Luke

Luke nº 102 - Enero 2009
ISSN: 1578-8644
Luisa Balda

El creador

Todos necesitamos ser mirados. Con el paso de los años, la persona no necesita la protección de un niño, pero sí la mirada del otro, esa que confirma nuestra presencia.

El ansia de ser mirado, reconocido, entronca con la ambición de que nuestra existencia cobre una calidad que pudiéramos llamar sólida. Necesitamos ese otro que nos diga: existes.

Un apoyo que no precisan los montes ni los mares, ni tan siquiera parecen necesitarlo esos seres a los que llamamos inferiores.

Algunos comentan que el combustible del creador es la vocación y el puro reconocimiento.
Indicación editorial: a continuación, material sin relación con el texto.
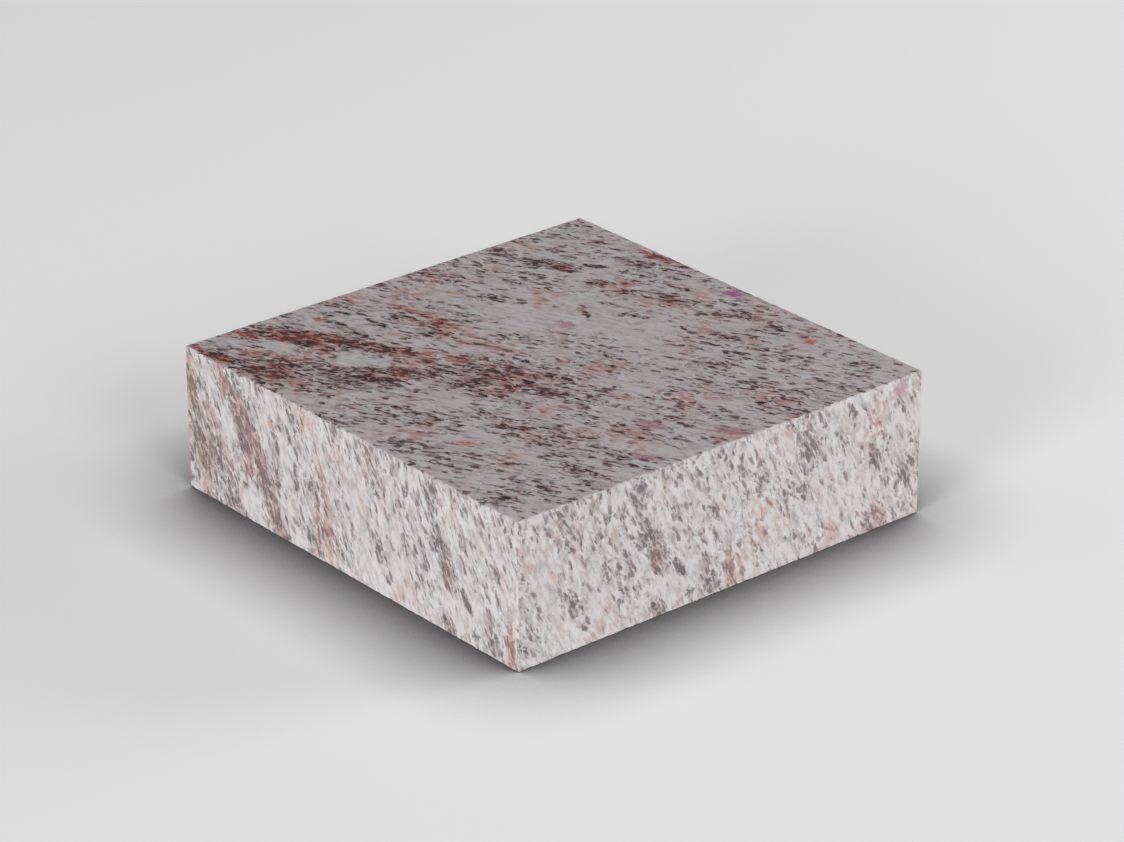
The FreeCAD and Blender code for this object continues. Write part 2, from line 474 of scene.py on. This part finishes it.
def grains(tree, place, size, share, radius, softness):
    """Separate grains: the space is split into cells round random points, and a cell holds a grain
    where its random number is under share. Around its point the grain reaches as far as radius and
    a random part of RADIUS_SPREAD. Gives how much of the place a grain fills, from 0 to 1, the
    same for a wider fringe round it, and the cell's three random numbers."""
    cells = add_node(tree, "ShaderNodeTexVoronoi", {"Vector": place, "Scale": 1 / size})
    chances = add_node(tree, "ShaderNodeSeparateColor", {"Color": cells.outputs["Color"]})
    margin = add_node(tree, "ShaderNodeMath", {0: share, 1: chances.outputs["Red"]}, operation="SUBTRACT")
    present = add_node(tree, "ShaderNodeMapRange", {
        "Value": margin, "From Max": GRAIN_ONSET}, interpolation_type="SMOOTHSTEP")
    grown = add_node(tree, "ShaderNodeMath", {
        0: chances.outputs["Green"], 1: RADIUS_SPREAD, 2: radius}, operation="MULTIPLY_ADD")
    edge = add_node(tree, "ShaderNodeMath", {0: grown, 1: cells.outputs["Distance"]}, operation="SUBTRACT")
    body = add_node(tree, "ShaderNodeMapRange", {
        "Value": edge, "From Min": -softness, "From Max": softness}, interpolation_type="SMOOTHSTEP")
    rim = add_node(tree, "ShaderNodeMapRange", {
        "Value": edge, "From Min": -FRINGE_WIDTH, "From Max": 0.0}, interpolation_type="SMOOTHSTEP")
    grain = add_node(tree, "ShaderNodeMath", {0: body, 1: present}, operation="MULTIPLY")
    fringe = add_node(tree, "ShaderNodeMath", {0: rim, 1: present}, operation="MULTIPLY")
    return grain, fringe, chances


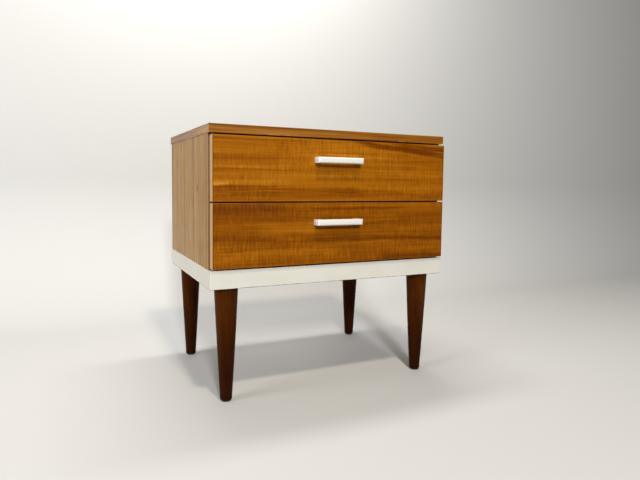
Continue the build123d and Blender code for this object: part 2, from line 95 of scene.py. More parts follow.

Bourdieu nos dice que “aunque los campos del arte y la ciencia tienen características diferentes, ambos se caracterizan por un lógica según la cual la competencia por cierta forma de capital simbólico (prestigio artístico o científico) prima sobre la búsqueda de beneficios económicos o privilegios políticos”.

El prestigio, esa necesidad de reconocimiento, puede parecernos un deseo bastardo, y no por ser innoble, sino por simbolizar una calidad inferior a otros valores morales.

El campo de comunicación del escritor, del pensador, del creador en general, podría reducirse al círculo de sus allegados, pero no es ese su fin: la inmediatez le desazona (como fruto que cae del árbol, no quiere que sus obras se pudran).

Porque el creador autónomo –como el árbol que da frutos– pide el reconocimiento de sus obras, y no tanto una mirada dirigida a él mismo, a sus ramas o a su tronco. Pero si, una vez conseguido el reconocimiento, su obra se expande por canales comerciales, sus pretensiones a menudo se corrompen, y puede embargarle la sensación de que la persona es la reconocida –y pagada–, y no sus productos simbólicos.

Mientras que si el profundo deseo del creador autónomo es lograr comunicarse a través de sus ideas, de sus palabras, imágenes o notas, no le importarán los beneficios sociales ni económicos, ni el éxito personal. Sólo le mantendrá en pie su deseo de poder hablar a otros, lograr ser escuchado por otros sin perder una distancia que le protege.

Un deseo que se superpone a esa su íntima necesidad de poner en palabras u obras sus hallazgos, emociones o ideas.